→ **AIM OF THE EXERCISE**: Your task is to output all the records below, word for word.

→ **RECORD SET**:

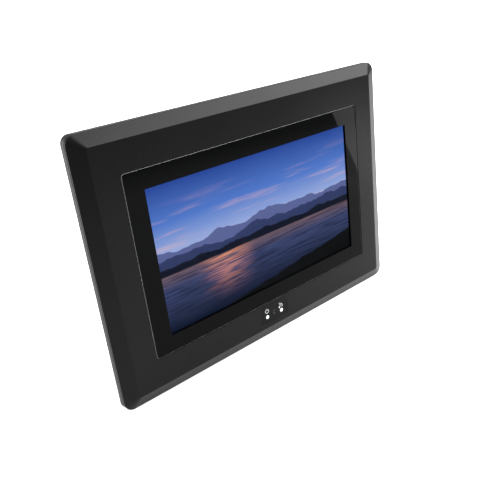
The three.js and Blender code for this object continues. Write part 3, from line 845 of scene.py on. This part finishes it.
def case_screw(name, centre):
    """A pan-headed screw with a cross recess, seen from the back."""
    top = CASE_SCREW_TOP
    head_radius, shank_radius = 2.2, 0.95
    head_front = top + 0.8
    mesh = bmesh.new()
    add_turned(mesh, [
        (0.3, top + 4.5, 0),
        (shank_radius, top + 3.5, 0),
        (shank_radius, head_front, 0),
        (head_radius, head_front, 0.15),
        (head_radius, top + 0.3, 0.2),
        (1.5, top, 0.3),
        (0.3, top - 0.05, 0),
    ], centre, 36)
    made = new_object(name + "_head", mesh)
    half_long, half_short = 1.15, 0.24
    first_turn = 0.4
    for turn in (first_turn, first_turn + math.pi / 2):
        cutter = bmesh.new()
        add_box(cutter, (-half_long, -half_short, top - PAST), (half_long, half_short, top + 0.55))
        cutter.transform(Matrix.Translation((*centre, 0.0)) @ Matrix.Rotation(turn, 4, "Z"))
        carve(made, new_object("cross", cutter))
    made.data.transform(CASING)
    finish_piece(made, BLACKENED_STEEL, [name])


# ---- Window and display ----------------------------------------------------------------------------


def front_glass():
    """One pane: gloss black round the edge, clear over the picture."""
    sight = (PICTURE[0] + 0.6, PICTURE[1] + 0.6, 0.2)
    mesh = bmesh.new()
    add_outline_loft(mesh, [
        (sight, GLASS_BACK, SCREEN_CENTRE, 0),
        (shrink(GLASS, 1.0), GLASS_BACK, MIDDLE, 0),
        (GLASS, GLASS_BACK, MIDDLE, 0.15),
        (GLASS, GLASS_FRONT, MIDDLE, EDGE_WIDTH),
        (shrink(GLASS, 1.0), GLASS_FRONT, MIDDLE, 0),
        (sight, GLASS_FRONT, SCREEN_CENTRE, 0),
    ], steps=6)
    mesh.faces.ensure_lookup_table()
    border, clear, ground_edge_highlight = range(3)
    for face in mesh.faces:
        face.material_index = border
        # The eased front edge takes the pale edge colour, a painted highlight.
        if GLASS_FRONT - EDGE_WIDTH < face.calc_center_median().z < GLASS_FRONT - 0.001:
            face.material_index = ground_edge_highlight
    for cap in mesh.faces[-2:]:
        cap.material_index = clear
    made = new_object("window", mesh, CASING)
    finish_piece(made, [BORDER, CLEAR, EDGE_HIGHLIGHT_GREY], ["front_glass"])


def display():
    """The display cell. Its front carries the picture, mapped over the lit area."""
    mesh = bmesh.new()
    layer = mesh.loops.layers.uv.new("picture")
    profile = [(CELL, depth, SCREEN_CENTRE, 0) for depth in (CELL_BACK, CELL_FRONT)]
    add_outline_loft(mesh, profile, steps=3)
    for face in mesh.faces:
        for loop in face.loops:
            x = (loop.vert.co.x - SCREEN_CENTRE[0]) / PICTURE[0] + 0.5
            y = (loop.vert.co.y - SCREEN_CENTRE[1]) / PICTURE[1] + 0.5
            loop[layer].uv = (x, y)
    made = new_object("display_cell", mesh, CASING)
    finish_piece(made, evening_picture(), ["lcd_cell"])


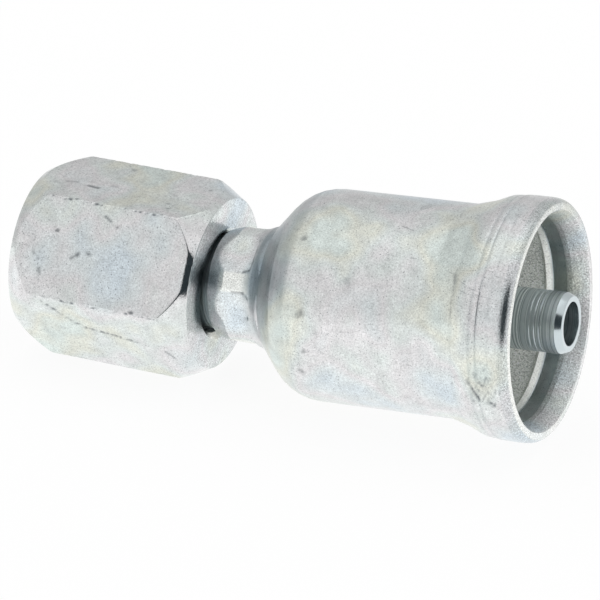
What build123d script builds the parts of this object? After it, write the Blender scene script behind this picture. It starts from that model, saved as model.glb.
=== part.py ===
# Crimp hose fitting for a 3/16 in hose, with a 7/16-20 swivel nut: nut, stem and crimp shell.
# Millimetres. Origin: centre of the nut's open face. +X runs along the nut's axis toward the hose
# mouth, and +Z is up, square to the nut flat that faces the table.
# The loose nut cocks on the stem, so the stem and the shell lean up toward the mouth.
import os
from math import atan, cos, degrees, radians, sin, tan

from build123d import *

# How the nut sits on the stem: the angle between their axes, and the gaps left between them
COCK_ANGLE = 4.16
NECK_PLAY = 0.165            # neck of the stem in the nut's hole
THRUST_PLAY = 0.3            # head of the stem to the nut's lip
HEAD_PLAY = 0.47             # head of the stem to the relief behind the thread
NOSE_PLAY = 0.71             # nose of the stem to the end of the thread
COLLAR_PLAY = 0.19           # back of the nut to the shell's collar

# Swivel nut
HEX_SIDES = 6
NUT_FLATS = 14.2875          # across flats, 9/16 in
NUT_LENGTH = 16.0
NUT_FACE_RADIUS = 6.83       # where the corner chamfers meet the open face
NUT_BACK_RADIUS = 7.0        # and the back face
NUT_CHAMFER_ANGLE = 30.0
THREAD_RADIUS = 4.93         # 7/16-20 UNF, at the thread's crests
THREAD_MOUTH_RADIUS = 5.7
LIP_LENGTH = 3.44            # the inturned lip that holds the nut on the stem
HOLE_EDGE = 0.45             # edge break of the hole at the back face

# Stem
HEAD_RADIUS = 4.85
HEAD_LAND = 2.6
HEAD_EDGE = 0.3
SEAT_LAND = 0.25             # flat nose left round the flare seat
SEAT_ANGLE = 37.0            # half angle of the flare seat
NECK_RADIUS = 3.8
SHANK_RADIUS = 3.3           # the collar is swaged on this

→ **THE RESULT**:
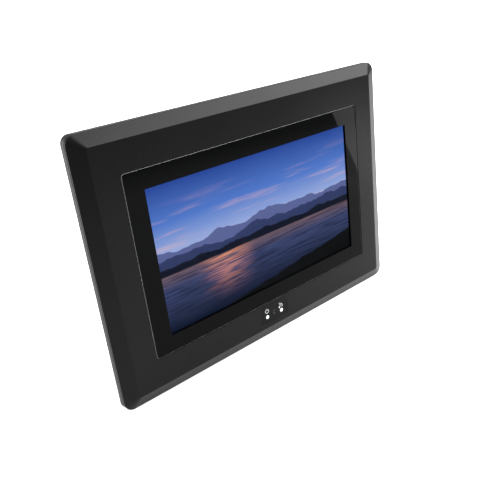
The three.js and Blender code for this object continues. Write part 3, from line 845 of scene.py on. This part finishes it.
def case_screw(name, centre):
    """A pan-headed screw with a cross recess, seen from the back."""
    top = CASE_SCREW_TOP
    head_radius, shank_radius = 2.2, 0.95
    head_front = top + 0.8
    mesh = bmesh.new()
    add_turned(mesh, [
        (0.3, top + 4.5, 0),
        (shank_radius, top + 3.5, 0),
        (shank_radius, head_front, 0),
        (head_radius, head_front, 0.15),
        (head_radius, top + 0.3, 0.2),
        (1.5, top, 0.3),
        (0.3, top - 0.05, 0),
    ], centre, 36)
    made = new_object(name + "_head", mesh)
    half_long, half_short = 1.15, 0.24
    first_turn = 0.4
    for turn in (first_turn, first_turn + math.pi / 2):
        cutter = bmesh.new()
        add_box(cutter, (-half_long, -half_short, top - PAST), (half_long, half_short, top + 0.55))
        cutter.transform(Matrix.Translation((*centre, 0.0)) @ Matrix.Rotation(turn, 4, "Z"))
        carve(made, new_object("cross", cutter))
    made.data.transform(CASING)
    finish_piece(made, BLACKENED_STEEL, [name])


# ---- Window and display ----------------------------------------------------------------------------


def front_glass():
    """One pane: gloss black round the edge, clear over the picture."""
    sight = (PICTURE[0] + 0.6, PICTURE[1] + 0.6, 0.2)
    mesh = bmesh.new()
    add_outline_loft(mesh, [
        (sight, GLASS_BACK, SCREEN_CENTRE, 0),
        (shrink(GLASS, 1.0), GLASS_BACK, MIDDLE, 0),
        (GLASS, GLASS_BACK, MIDDLE, 0.15),
        (GLASS, GLASS_FRONT, MIDDLE, EDGE_WIDTH),
        (shrink(GLASS, 1.0), GLASS_FRONT, MIDDLE, 0),
        (sight, GLASS_FRONT, SCREEN_CENTRE, 0),
    ], steps=6)
    mesh.faces.ensure_lookup_table()
    border, clear, ground_edge_highlight = range(3)
    for face in mesh.faces:
        face.material_index = border
        # The eased front edge takes the pale edge colour, a painted highlight.
        if GLASS_FRONT - EDGE_WIDTH < face.calc_center_median().z < GLASS_FRONT - 0.001:
            face.material_index = ground_edge_highlight
    for cap in mesh.faces[-2:]:
        cap.material_index = clear
    made = new_object("window", mesh, CASING)
    finish_piece(made, [BORDER, CLEAR, EDGE_HIGHLIGHT_GREY], ["front_glass"])


def display():
    """The display cell. Its front carries the picture, mapped over the lit area."""
    mesh = bmesh.new()
    layer = mesh.loops.layers.uv.new("picture")
    profile = [(CELL, depth, SCREEN_CENTRE, 0) for depth in (CELL_BACK, CELL_FRONT)]
    add_outline_loft(mesh, profile, steps=3)
    for face in mesh.faces:
        for loop in face.loops:
            x = (loop.vert.co.x - SCREEN_CENTRE[0]) / PICTURE[0] + 0.5
            y = (loop.vert.co.y - SCREEN_CENTRE[1]) / PICTURE[1] + 0.5
            loop[layer].uv = (x, y)
    made = new_object("display_cell", mesh, CASING)
    finish_piece(made, evening_picture(), ["lcd_cell"])


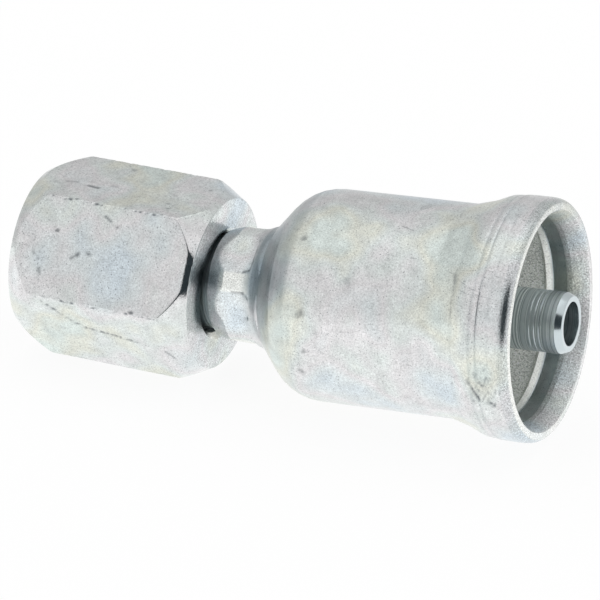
What build123d script builds the parts of this object? After it, write the Blender scene script behind this picture. It starts from that model, saved as model.glb.
=== part.py ===
# Crimp hose fitting for a 3/16 in hose, with a 7/16-20 swivel nut: nut, stem and crimp shell.
# Millimetres. Origin: centre of the nut's open face. +X runs along the nut's axis toward the hose
# mouth, and +Z is up, square to the nut flat that faces the table.
# The loose nut cocks on the stem, so the stem and the shell lean up toward the mouth.
import os
from math import atan, cos, degrees, radians, sin, tan

from build123d import *

# How the nut sits on the stem: the angle between their axes, and the gaps left between them
COCK_ANGLE = 4.16
NECK_PLAY = 0.165            # neck of the stem in the nut's hole
THRUST_PLAY = 0.3            # head of the stem to the nut's lip
HEAD_PLAY = 0.47             # head of the stem to the relief behind the thread
NOSE_PLAY = 0.71             # nose of the stem to the end of the thread
COLLAR_PLAY = 0.19           # back of the nut to the shell's collar

# Swivel nut
HEX_SIDES = 6
NUT_FLATS = 14.2875          # across flats, 9/16 in
NUT_LENGTH = 16.0
NUT_FACE_RADIUS = 6.83       # where the corner chamfers meet the open face
NUT_BACK_RADIUS = 7.0        # and the back face
NUT_CHAMFER_ANGLE = 30.0
THREAD_RADIUS = 4.93         # 7/16-20 UNF, at the thread's crests
THREAD_MOUTH_RADIUS = 5.7
LIP_LENGTH = 3.44            # the inturned lip that holds the nut on the stem
HOLE_EDGE = 0.45             # edge break of the hole at the back face

# Stem
HEAD_RADIUS = 4.85
HEAD_LAND = 2.6
HEAD_EDGE = 0.3
SEAT_LAND = 0.25             # flat nose left round the flare seat
SEAT_ANGLE = 37.0            # half angle of the flare seat
NECK_RADIUS = 3.8
SHANK_RADIUS = 3.3           # the collar is swaged on this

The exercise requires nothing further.